Monday, September 26, 2011

Virginia Poll: Think Democratic, Vote Republican

Virginia congressional districts.

A new poll from Roanoke College, conducted with a little more than a year before the 2012 general election shows former Republican Senator George Allen ahead of former Democratic Governor Tim Kaine 42 percent to 32 percent with a significant 19 percent undecided.

The poll also shows Virginia voters tend toward thinking the way Democrats think, but still voting Republican. They believe, for example, that a combination of cuts and tax increases is preferable and that hard-core refusal to compromise is counterproductive.

Kaine leads among voters who describe themselves as “moderates” and Allen leads among “independents.” Allen has not yet said, “Maccacca.” He has, however, been the subject of a significant piece of journalism that ties him to the Big Coal industry, raking in so much money that the term “employee” comes to mind.

In another race of interest, President Barack Obama leads a generic Republican presidential candidate 41 percent to 33 percent, but trails Mitt Romney 45-37 and Rick Perry (RICK PERRY!?!)  42-40. That latter would come under the heading of, “What was I thinking?” Obama’s ahead of Michele Bachman, Ron Paul and Sarah Palin, all by more than 10 percent and Palin by nearly 20.

The Poll was conducted by interviewing 601 Virginia residents between Sept. 6 and 17. The poll has a margin of error of 4 percent up and down.

Obama’s approval rating is 39 percent, with a disapproval rate of 54 percent. Congress has an 11 percent approval rating (and how could it not with bozos like Morgan Griffith serving?). Virginia Gov. Bob McDonnell has an approval rating of 67 percent, same as Sen. Mark Warner is doing.

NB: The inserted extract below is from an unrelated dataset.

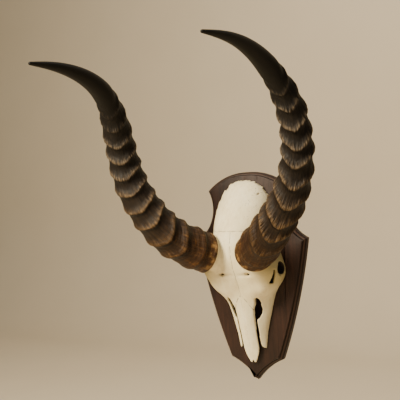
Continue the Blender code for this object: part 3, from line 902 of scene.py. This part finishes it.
def relieve(skull):
    mesh = skull.data
    co, out_way = rows_of(mesh.vertices, "co"), rows_of(mesh.vertex_normals, "vector")
    x, out, height = co[:, 0], -co[:, 1], co[:, 2] + SHIELD_HEIGHT / 2
    aside, over_cut = np.abs(x), out - SKULL_CUT
    deep = depth_under(co)
    outside = 1 - smooth(*OUTER_SKIN, deep)

    push = BROAD["depth"] * octaves(co, BROAD["scale"]) + FINE["depth"] * octaves(co, FINE["scale"])
    push -= SEAM_DEPTH * seams(x, height) * outside
    from_pit = np.hypot(x - DOME_PIT[0], height - DOME_PIT[1])
    push -= DOME_PIT_DEPTH * groove(from_pit, DOME_PIT_RADIUS) * outside
    for depth, across, up, wide, tall in SWELLS:
        push += depth * groove(np.hypot((aside - across) / wide, (height - up) / tall), 1.0) * outside

    near_board = 1 - smooth(*NEAR_BOARD, over_cut)
    worn_side = (1 - smooth(*WORN_SIDE, over_cut)) * smooth(0.0, 0.02, -x)
    ragged = octaves(np.column_stack([x, height, np.zeros(len(x))]), RAGGED["scale"], 3)
    ragged *= RAGGED["rim"] * near_board + RAGGED["worn side"] * worn_side
    push += ragged * smooth(*DOME_FROM, height)

    keep = smooth(0.0, 0.0010, over_cut) * (1 - smooth(0.0, 0.006, near_horn_seat(co)))
    co += out_way * (push * keep)[:, None]
    co[:, 1] = np.minimum(co[:, 1], -SKULL_CUT + 1e-5)
    mesh.vertices.foreach_set("co", co.astype(np.float32).ravel())
    mesh.update()

    # The eye's hole and a thin rim round it are kept with the inside, to be painted near black as painted
    # shade.
    centre, radii = PITS["eye"]
    from_eye = np.linalg.norm((np.column_stack([aside, out, height]) - centre) / radii, axis=1)
    store(mesh, "deep", np.maximum(smooth(*PAINTED_SHADE_INSIDE, deep), 1 - smooth(1.02, 1.10, from_eye)))
    mesh.shade_smooth()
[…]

Sixty-eight percent believe elected officials should compromise to get things done and 56 percent said they would vote for a candidate who believes compromise is desirable. Seventy-one percent believe gridlock in Washington is more the result of political gamesmanship, than a reflection of genuinely different views.

Virginians think unemployment is more serious than the budget deficit 65-21 percent. Just 35 percent think the budget must be balanced (6th District Congressman Bob Goodlatte, a Republican, wants the balanced budget written into the Constitution). Sixty-six percent of Virginians prefer that the deficit be reduced through a combination of budget cuts and tax increases.

Tellingly, however, between 51 percent and 62 percent of our dreamers think a reduction can be achieved without cutting Social Security and Medicare, without raising taxes on most Americans (clobber the rich) and without cutting other important programs. Just 44 percent think it can be cut without trimming the military budget.

1 comment:

  1. I really don't understand what people see in Mr. Allen. I know him better than some since he was my representative in the VA House of Delegates (Greene County) and since he went out with my sister-in-law (Langley High).

    Pig roast after pig roast, I really couldn't understand what the locals saw in him. All I knew from my SIL was that he was all hands and dropped most passes.